Status: Current legislation

Text of statute as originally enacted

Revised text of statute as amended

Text of the Statute of York as in force today (including any amendments) within the United Kingdom, from legislation.gov.uk.

= Statute of York =

Act of the Parliament of England

The Statute of York (Statutum Eborac') or the Revocation of the New Ordinances (Revocatio novarum Ordinationum) was an act of the Parliament of England passed in 1322 that repealed the Ordinances of 1311 and prevented any similar provisions from being established. Academics argue over the actual impact of the bill, but general consensus is that it made the idea that the House of Commons should be consulted on all matters of general interest. The statute is seen as "the end of a period of revolutionary experiments in English government", with no Ordinances ever attempted again.

== Background ==
The Ordinances of 1311 were provisions imposed upon King Edward II by the peerage and clergy of the Kingdom of England to restrict the power of the king. Edward's victory against his political opposition at the Battle of Boroughbridge on 16 March 1322, and the execution of the Earl of Lancaster 6 days later, gave him a large amount of freedom, and Parliament was summoned to meet at York on 2 May 1322 with a writ backdated to 2 days before Boroughbridge. Edward's first matter was "the statute on the repeal of the ordinances", though with the proviso of "putting of the good points of the Ordinances into a statute". Draft copies discovered in the Public Record Office indicate that the statute was originally only meant to repeal the Ordinances of 1311, with no additional provisions. The second draft, however, completely vindicated the idea of the royal prerogative, and prevented any similar Ordinances from being enacted, saying that "the Matters which are to be established for the Estate of our Lord the King and of his Heirs and for the Estate of the Realm and the People shall be treated accorded and established in Parliaments ... according as it hath been heretofore accustomed". As a result of the statute, the Ordinances were repealed, and no attempt was ever made to reintroduce them; this has been seen as "the end of a period of revolutionary experiments in English government".

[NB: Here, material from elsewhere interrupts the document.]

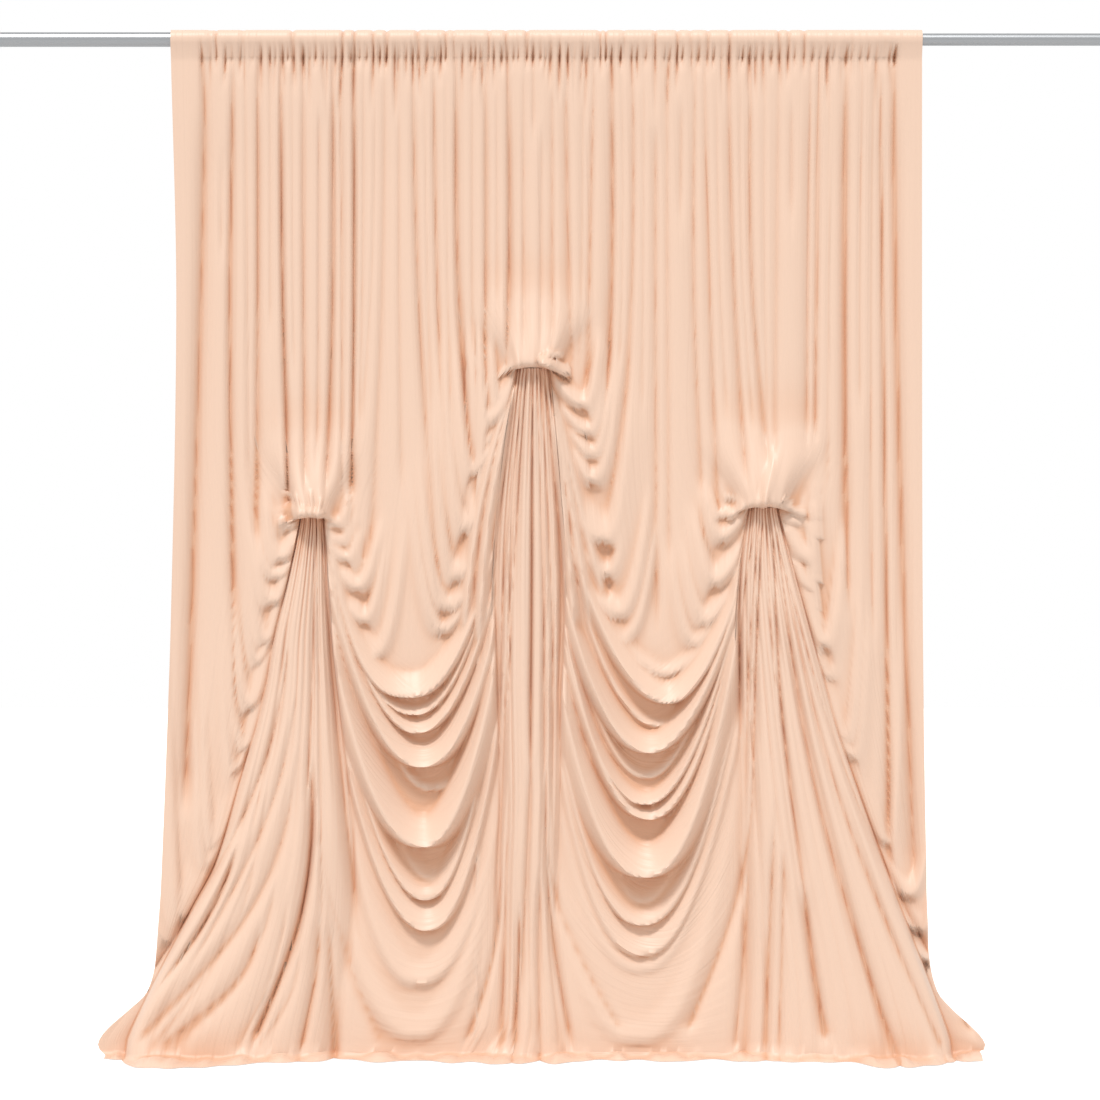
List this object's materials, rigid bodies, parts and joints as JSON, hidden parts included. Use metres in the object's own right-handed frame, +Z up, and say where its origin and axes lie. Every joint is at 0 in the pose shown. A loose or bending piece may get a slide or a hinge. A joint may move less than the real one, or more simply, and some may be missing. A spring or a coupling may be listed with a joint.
{
  "type": "spandex backdrop curtain on a telescoping crossbar",
  "caption": "Peach stretch-cloth backdrop panel gathered on a round crossbar by a rod pocket, tied up into pouches, swags and fans, its hem lying on the floor",
  "frame": {"origin": "On the floor, under the middle of the whole object's box", "axes": "+X along the crossbar to the viewer's right, +Z up, the draped front faces -Y"},
  "size_m": [3.05, 0.278, 2.6767],
  "materials": {
    "cloth": "fine stretch knit with a soft satin sheen",
    "crossbar": "drawn tube, satin"
  },
  "bodies": {
    "root": {"crossbar_outer": "crossbar", "crossbar_inner": "crossbar", "curtain": "cloth"}
  },
  "joints": []
}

== Constitutional implications ==
The House of Lords committee that discussed the statute concluded that it meant to formalise what had previously been custom in regards to the rights of peers and the monarch, and that any previous statute made without regard for this was void. Henry Hallam concluded that, although seeming to advance the rights of the people by confirming previous custom (which included requiring the monarch to consult the House of Commons when passing a statute), the enactment "seems rather to limit than to enhance the supreme power of parliament, if it were meant to prohibit any future enactment of the kind by its sole authority", since the Lords Ordainers had been elected by the people; nonetheless, most historians believe it extended the Commons' rights. Those historians who do agree that it recognised the right of the Commons do not agree what it recognised; some say that it required the consent of the Commons when significant constitutional changes were to be made, some that it merely recognised the right of the Commons to be consulted in financial matters, and some that it recognised the right of the Commons to be consulted on all matters of general interest; the third theory is the most commonly accepted one. As stated, "the matters to be established for the estate of the king and of his heirs, and for the estate of the realm and of the people, should be treated, accorded, and established in parliament, by the king, and by the assent of the prelates, earls, and barons, and the commonalty of the realm, according as had been before accustomed"

== Further remedies ==
While the Ordinances themselves had been repealed, many of the administrative points they had contained – regarding in particular sheriffs, the Statute of Merchants, and two grievances over legal appeals (Ordinances 17, 33, 35 and 36) – were taken over almost word for word in the new legislation, being known collectively as the six "Good Clauses".

Over time these clauses would later be repealed, eventually leaving just the introductory prohibition on such ordinances being made except by the king, Lords and Commons in Parliament.

== Bibliography ==
- Haskins, George Lee (1937). "A Draft of the Statute of York"
- Lapsey, Gaillard (1913). "The Commons and the Statute of York"
- Lapsey, Gaillard (1941). "The Interpretation of the Statute of York. Part I"
- Strayer, Joseph R. (1941). "The Statute of York and the Community of the Realm"
- Wilkinson, B. (1944). "The Coronation Oath of Edward II and the Statute of York"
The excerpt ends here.